Nota de repúdio contra resolução do Incra que viola direitos quilombolas

Ao reduzir o território por ato administrativo, sem consulta prévia da comunidade, o órgão atenta contra a cidadania não só dos quilombolas de Mesquita, mas de todas as comunidades quilombolas do Brasil

Do  INESC

Imagem retirada do site da INESC

O Instituto de Estudos Socioeconômicos (Inesc) vem a público manifestar o seu repúdio à resolução Nº 12, de 17 de maio de 2018, que reduz em 82,3% o território quilombola de Mesquita, em Goiás.

Entendemos que esta medida, publicada em 24 de maio no Diário Oficial da União (DOU), é flagrante do racismo institucional e apropriação da coisa pública por interesses privados, na media em que a referida resolução ignora diversos procedimentos administrativos previstos em lei que ajustam o processo de regularização fundiária de territórios quilombolas no Brasil.

Sem consultar de forma ampla a comunidade, como previsto na Convenção 169 da OIT (da qual o Brasil é signatário), e ignorando anos de acúmulo e estudos produzidos, o Incra reduziu para 761 hectares uma área de 4,3 mil hectares, contrariando o que foi previamente definido por meio do Relatório Técnico de Identificação e Delimitação (RTID).

O RTID, de responsabilidade do próprio Incra, é um estudo multidisciplinar previsto em lei como parte do processo de regularização fundiária de territórios quilombolas, e é um dos procedimentos necessários para a titularização definitiva da área.

Ao reduzir o território por ato administrativo, sem consulta prévia, livre e informada da comunidade, o órgão atenta contra a cidadania não só dos quilombolas de Mesquita, mas de todas as comunidades quilombolas do Brasil.

Previsto na Constituição de 1988, o direito quilombola aos seus territórios foi regulamentado pelo Decreto 4887, de 2003, e pela Instrução Normativa 57, de 2009. E não se restringe ao acesso à terra, mas engloba o direito à história e à possibilidade de garantia de reprodução sociocultural das comunidades quilombolas.

A promoção dos direitos quilombolas tem, ainda, cunho reparatório, uma vez que o Brasil foi o último país do mundo a abolir a escravidão, sem garantir a inserção socioeconômica dos brasileiros descendentes de africanos escravizados, que sempre lutaram contra a opressão a eles imposta.

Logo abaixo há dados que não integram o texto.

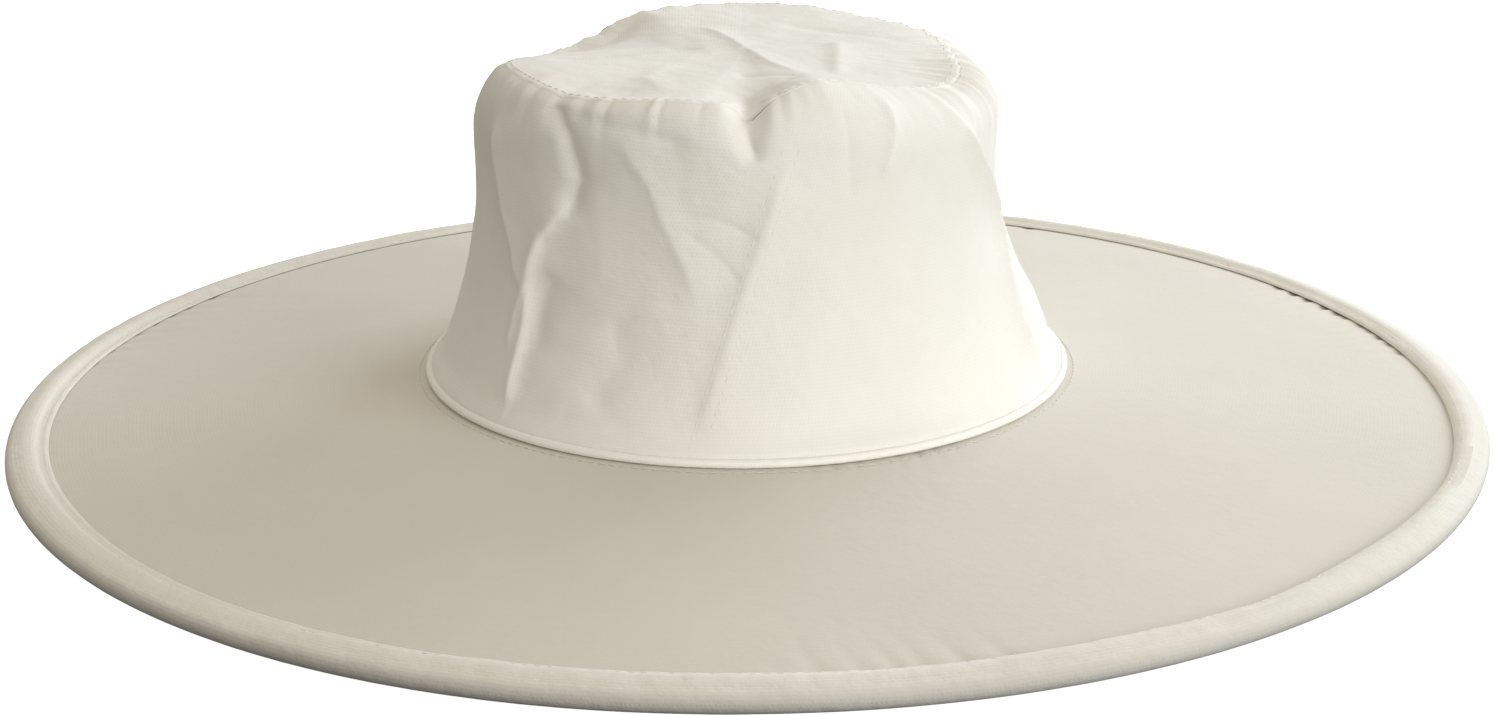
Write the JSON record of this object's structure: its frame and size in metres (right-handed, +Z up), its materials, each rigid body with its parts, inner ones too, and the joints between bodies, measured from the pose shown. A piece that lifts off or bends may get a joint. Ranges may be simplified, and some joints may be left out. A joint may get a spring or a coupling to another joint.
{
  "type": "beekeeping hat",
  "caption": "Wide-brimmed white cloth hat that a bee veil is worn over, with a sprung flat brim, piped crown seam and a soft crown that pushes flat.",
  "frame": {"origin": "on the surface that the rim rests on, under the middle of the crown", "axes": "+Z up through the crown, -Y the front, +X the wearer's left"},
  "size_m": [0.45, 0.45, 0.1116],
  "materials": {
    "crown_cloth": "soft thin plain-weave cotton, cream white, creased",
    "brim_cloth": "plain-weave cotton, cream white, stretched smooth",
    "binding_tape": "folded bias tape of the brim's own cloth",
    "piping": "corded bias piping, a little lighter than the cloth",
    "thread": "off-white sewing thread",
    "sweat_tape": "twill tape, matt",
    "seam_tape": "narrow herringbone tape, matt",
    "cord": "twisted cotton cord",
    "spring_steel": "drawn spring-steel wire",
    "ferrule": "crimped brass sleeve"
  },
  "bodies": {
    "brim": {"brim_upper": "brim_cloth", "brim_under": "brim_cloth", "rim_binding": "binding_tape", "rim_hoop": "spring_steel", "rim_ferrule": "ferrule", "rim_stitching_top": "thread", "rim_stitching_under": "thread", "base_piping": "piping", "piping_cord": "cord", "base_stitching": "thread", "sweatband": "sweat_tape", "sweatband_stitching": "thread", "side_panel_left": "crown_cloth", "side_panel_right": "crown_cloth", "front_seam_stitching": "thread", "back_seam_stitching": "thread"},
    "crown_top": {"crown_tip": "crown_cloth", "tip_seam_tape": "seam_tape", "tip_stitching": "thread"}
  },
  "joints": [
    {"name": "crown_collapse", "type": "slide", "parent": "brim", "child": "crown_top", "axis": [0, 0, -1], "range_m": [0, 0.084], "deforming": ["side_panel_left", "side_panel_right", "front_seam_stitching", "back_seam_stitching"]}
  ]
}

A Constituição de 1988 finalmente incluiu esses brasileiros como sujeitos de direitos, mas ainda temos um longo caminho para a superação do racismo estrutural característico de nossa sociedade.

Para garantir interesses de fazendeiros e empresas privadas, o referido ato do Incra promove a violação de direitos humanos dos quilombolas de Mesquita, bem como abre precedente para o descumprimento dos procedimentos legais que visam garantir ao povo brasileiro, principalmente o povo negro, o seu direito à história, ao presente e ao futuro.

O Inesc tem atuado junto aos adolescentes quilombolas naquele território desde 2012, buscando dialogar sobre direitos humanos, com foco no Estatuto da Criança e Adolescente (ECA). Nessa experiência, pudemos conhecer a dinâmica cultural local, a preservação do Rio Bartolomeu, a produção de alimentos orgânicos, a cultura do marmelo e os festejos religiosos da comunidade. São riquezas que ultrapassam a lógica de mercado que querem impor à comunidade com a redução de seu território.

Em um momento de profunda crise econômica e política, onde o capital avança sem considerar o bem-estar das pessoas, em que os direitos socioambientais são ameaçados, ressaltamos que quilombo não é resquício, quilombo é presente, é resistência.

O Inesc seguirá acompanhando o caso, apoiando a comunidade de Mesquita e a Coordenação Nacional de Articulação das Comunidades Negras Rurais Quilombolas (Conaq).